Getting a new hat is always an exciting experience. In fact, there are very few things that are more exciting then finding a new hat to use to cover up a bald spot (of which I have none) or grey hairs (one of which I have in my beard) or simply to cover up wild, unkempt and badly in need of a trim hair (bingo!)

Recently, I came to acquire a great new derby cap from my friend Andrew. Andrew is a spry fellow, of small frame and rather in shape. His head size is rather normal, perhaps a bit smaller than average but much smaller than my own. Then again, most interplanetary objects are smaller than my head. Digressions, digressions…

The damn hat.

Anyways, out of the kindness of his heart (and the man doth possess much kindness) he gave me the derby cap. Which fits rather snugly over my huge head and huge head of hair. Having finally found a hat that fits me (both literally and fashionistically) I now undergo a process that separates the true hat wearer from the mere hat semi-enthusiast: breaking in the hat.

You see, even when a hat fits well, it does have to adjust to the contours of your skull. Hats are designed to fit all heads but require a little “help” to get to the right shape. This is where breaking in the hat comes into play. Essentially, the only way to break in a hat is to wear it all the time. Currently, I am not wearing my hat: it sits in the back of my Explorer. Not sure why I left it in the back, especially when I need to be breaking it in properly.

Oh, I know why: I have yet to properly break myself in to the hat. You see, just as the hat must be broken in for the user, the user must be broken into the hat. A hat, especially of the non-baseball cap style is a bold fashion accessory. And for somebody like me who has never wore hats, its a pretty big change up in my appearance.

Suddenly becoming a hat wearer finds the hat owner surrounded by people grinning wryly at the fashion change. “Nice hat” they say with a smile. A confident hat wearer with years of experience will smile, nod and say “thank you, I do look dashing don’t I?” Somebody without those years of experience (such as myself) may find themselves feeling a bit…embarrassed by the new attention.

This is the sociological problem that comes in with buying and wearing a hat: the stares and the jeers. I feel like I look good in the hat: however, slight embarrassment at now owning and wearing a hat (an overnight thing to which you cannot slowly acquiesce yourself). It’s like throwing on a leather jacket out of nowhere: people look at you different, some with true admiration, mothers with slight bemusement.

Not mine but similar.

Ironically, I regularly wear a leather jacket in the fall and spring months. However, I’ve had that jacket for years and have wore it frequently. It’s no longer a shock to see me rocking a leather jacket. As of yet, I’m still shocked when I put on my hat (“what’s this strange object I put upon my skull?”) and am not used to the looks, the smiles, the (potential) snickers, the finger pointing and the comments.

Most of these comments will disappear once I’ve wore the hat, say, a week or two and everyone within my (rather small) circle of friends, family and acquaintances sees me wearing the hat and gets used to it.

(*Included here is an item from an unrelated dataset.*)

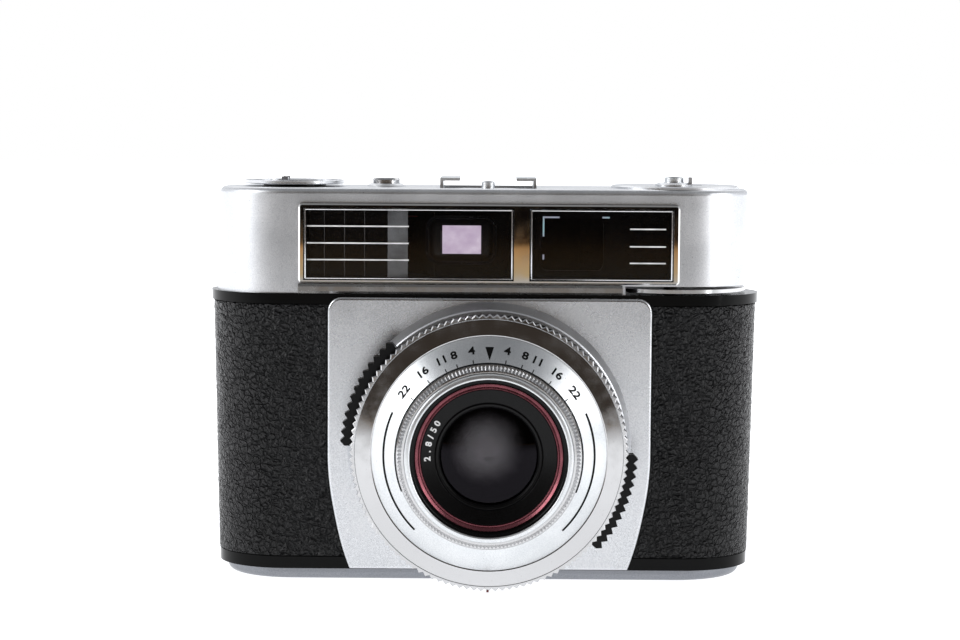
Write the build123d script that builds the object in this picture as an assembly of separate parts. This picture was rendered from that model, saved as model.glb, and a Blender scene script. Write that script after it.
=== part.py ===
"""Compact 35 mm film camera with a between-lens shutter and a front-cell focusing lens.

Frame: millimetres, +X to the right as the camera is seen from the front, front faces -Y, +Z up.
Origin: mouth of the tripod socket, on the base plane, below the lens axis, at the body's mid-depth.
"""
from build123d import *
import math
import os

os.makedirs("parts", exist_ok=True)

# ---------------------------------------------------------------- driving dimensions
BODY_WIDTH = 119.3        # body across its rounded ends, at the base plane
BODY_DEPTH = 32.0         # leather to leather, front to back
BODY_CENTRE_X = -1.2      # the lens axis is not quite in the middle of the body
BODY_FLARE = 0.0217       # each end leans out this much for each mm of height
LEATHER_T = 0.8
STRIP_TOP_Z = 5.0         # black strip under the leather
RIM_BOTTOM_Z = 61.1       # black rim above the leather
RIM_TOP_Z = 63.3
RIM_PROUD = 0.25
STRIP_INSET = 0.3
BASE_T = 2.4
BASE_INSET = 2.0
BASE_EDGE_R = 1.6
BASE_SCREW_R = 0.9        # hole for the screw's shank
BASE_SCREW_HEAD_R = 1.7
BASE_SCREW_HEAD_H = 1.0

COVER_HEIGHT = 23.0       # top cover, from the rim to the top plate
COVER_INSET = 0.2         # the cover stands this far inside the leather, front and back
COVER_CENTRE_X = -1.45
COVER_DRAFT = 1.6         # degrees
COVER_T = 1.0
COVER_EDGE_R = 1.3

LENS_Z = 30.85            # height of the lens axis
PLATE_WIDTH = 70.8
PLATE_PROUD = 2.5         # front plate in front of the leather
PLATE_TOP_Z = 62.6
PLATE_BOTTOM_Z = 2.9
PLATE_BOTTOM_HALF_W = 30.5
PLATE_CURVE_Z = 28.0      # below this the plate's sides curve in
PLATE_KNEE = (3.2, 13.8)  # point on the curve: beyond the foot, and its height
PLATE_CORNER_R = 3.0
PLATE_EDGE_R = 0.6
PLATE_T = 1.2

WIND_IN = 17.25           # wind shaft and take-up spool, inside the body's right end
WIND_SHAFT_R = 2.2
LEVER_T = 0.8
LEVER_TAB_REACH = 5.0
LEVER_TAB_HALF_W = 4.0
LEVER_TAB_ANGLE = 62.0    # degrees, from the right towards the back
LEVER_SLOT_Z = 65.2       # raised lower edge of the cover above the lever
LEVER_SLOT_IN = 11.6      # the slot starts this far left of the wind shaft
REWIND_IN = 16.95         # rewind shaft, inside the body's left end
REWIND_SHAFT_R = 2.0
REWIND_FORK_R = 3.2
REWIND_COLLAR_R = 7.0
REWIND_COLLAR_WALL = 0.6
REWIND_COLLAR_H = 4.3
REWIND_DISC_R = 11.1
REWIND_DISC_T = 0.9
CRANK_HINGE_AT = -2.0     # along the disc's diameter
CRANK_HANDLE_AT = 4.5
CRANK_HALF_W = 1.8
CRANK_HANDLE_R = 1.1
CRANK_PIN_R = 0.3
UNLOCK_X = -23.4
UNLOCK_R = 3.15
RELEASE_AT = (-0.8, -9.0)  # from the wind shaft
RELEASE_R = 2.15
RELEASE_ROD_R = 1.1
BRACKET_Z = 73.5          # guide of the release rod
COUNTER_PLATE_R = 14.3
COUNTER_PIN_R = 1.0
COUNTER_DIAL_R = 6.6
COUNTER_WINDOW = (3.0, 6.1)
COUNTER_WINDOW_HALF_W = 1.7

FILM_BEHIND = 5.0         # film plane to the back's leather
GATE_WIDTH = 36.0
GATE_HEIGHT = 24.0
RAIL_W = 1.2
CASSETTE_R = 13.0
TAKE_UP_R = 12.4
CHAMBER_BOTTOM_Z = 7.0
CHAMBER_TOP_Z = 56.0
GEAR_MODULE = 0.65
GEAR_T = 1.8
WIND_GEAR_TEETH = 36
SPROCKET_GEAR_TEETH = 14
SPROCKET_Y = 5.0
SPROCKET_R = 5.4
SPROCKET_HALF_L = 17.0
SPROCKET_ROW_Z = 14.2     # each row of teeth from the film's middle
SPROCKET_TEETH = 8
SPROCKET_BAY_R = 6.5
SPROCKET_AXLE_R = 1.5
SPOOL_R = 6.0
SPOOL_FLANGE = 2.0

DOOR_SPLIT_Y = 8.0        # the back door closes on this plane
DOOR_T = 1.2
HINGE_IN = 3.65           # hinge axis inside the body's right end
HINGE_BARREL_R = 1.5
HINGE_PIN_R = 0.6
CATCH_SLOT_IN = (-0.15, 3.25)   # from the body's left end
LATCH_IN = (10.45, 16.25)       # latch slot, from the body's left end
LATCH_SLOT_H = 13.0
LATCH_TRAVEL = 5.0
PLATEN_HALF_W = 24.0      # pressure plate
PLATEN_HALF_H = 16.5
PLATEN_T = 1.1
LEAF_T = 0.3
LEAF_W = 4.0
LEAF_Z = 8.0              # each leaf spring from the film's middle

COLLAR_R = 31.0
COLLAR_FRONT_R = 29.84
COLLAR_LENGTH = 7.5
CASE_R = 24.0
CASE_WALL = 3.0
CASE_BACK_T = 2.0
CASE_FRONT_T = 1.8
CASE_FLANGE_R = 27.0      # keeps the aperture ring off the collar
CASE_THROAT_R = 9.5
CASE_MOUTH_R = 10.5
GRIP_TIP_R = 31.9
GRIP_BASE_R = 29.0
GRIP_TOOTH = 0.95
GRIPS = ((-88, -42, 13), (91, 132, 12))   # start and stop clockwise from the top, and teeth
SPEED_RING_R = 29.65
SPEED_BAND_R = 28.1
SPEED_TEETH = 120
SPEED_TOOTH = 0.6
FACE_R = 25.0
FOCUS_R = 19.52
FRONT_CELL_R = 17.8
FRONT_CELL_WALL = 1.6
FILTER_THREAD_L = 2.0
FILTER_SHOULDER = 0.5     # step inwards behind the thread
RED_RING_WIDTH = 1.8
NAME_RING_R = 10.4
MIDDLE_LENS_R = 8.2
REAR_LENS_R = 8.6
APERTURE_R = 8.2
IRIS_BLADES = 5
IRIS_PIN_R = 0.35
IRIS_PIVOT_R = 11.1
IRIS_OPEN_R = 9.2
SHUTTER_BLADES = 3
BLADE_T = 0.15
BLADE_PITCH = 0.25        # one blade's layer to the next
BLADE_PIVOT_R = 15.0
BLADE_PIN_R = 0.5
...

Just today, I hung out with my friend April who commented “nice hat!” with a smile and sincerity I did not doubt. However, that won’t be the case with everybody.

Another thing I was unprepared to deal with when it came to my hat was the sweat. I went for a walk with my friend Kevin while wearing the hat. I was trying to break the damn thing in and getting the hat out in the public for all to see. Friends saw me, beeped the horn and I’m sure they noticed the hat. Nice. Later, they will make comments but for now I avoided most of them.

However, as we walked, the day grew warmer and my own body temperature warmed due to the physicality of walking two hours (and alternately wearing and carrying an ill-advised leather jacket). I took the hat off to scratch my head at one point and I felt the sweat that had soaked into the band. I was not disgusted or grossed out per se. More confused and surprised: I honestly hadn’t thought of the potential of a sweaty hat.

Either way, I find the experience of breaking in a new (and for me slightly unprecedented) fashion accessory. UGH! I hate to call anything I wear a “fashion accessory” (as I consider most of the things I wear to exist solely to keep me warm and out of prison for public lewdity) but what else can you call it? Watch out fashion world: here comes Eric with his generic derby hat to take the world by storm.